Viola: Well, if it makes you feel any better, I listened to one of your songs like five times yesterday because I was in a really horrible mood, and it helped me feel better. So you reached me.
AJ: Thank you. I feel great every night because we play these songs, so thank you for that compliment.
Viola: We really love your music. I have to be a fan for five seconds and not a journalist.
Contra: We have both been blown away by your music. We think it is very dense and has a lot to offer.
AJ: Awesome. It is an honor to even be asked to do interviews and stuff like that. And to hear compliments help to push us even further.
Viola: Is there anything that we haven’t talked about that you’d like people to know?
AJ: We are going to be touring our asses off for the next two years. Come out and see us across the US and Canada. We are hopefully going overseas soon. That’s it. Just come out and see us. If you love the record, then you’ll love the energy on stage.
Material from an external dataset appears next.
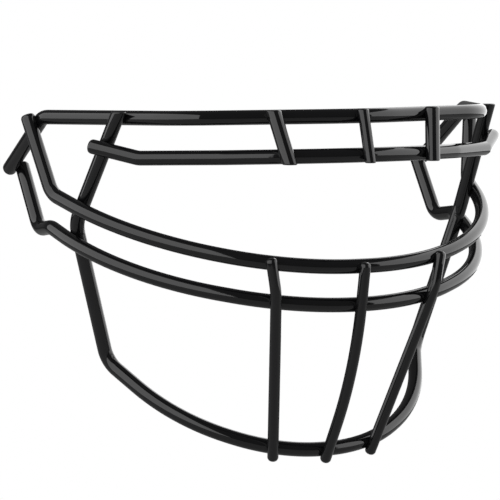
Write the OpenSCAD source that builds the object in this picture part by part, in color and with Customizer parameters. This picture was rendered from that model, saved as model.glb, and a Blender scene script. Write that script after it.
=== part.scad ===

Contra: Yeah, I was looking up information yesterday and saw you guys are coming back to Chicago a few times. I know you are coming back in May with Dark Tranquility.
AJ: Oh yeah, we are coming back a few times, so come on out and see a live show. After the show, we aren’t the type of band that sits in the back either. We come out to the merchandise stand to hang with all our fans, so come out and meet us.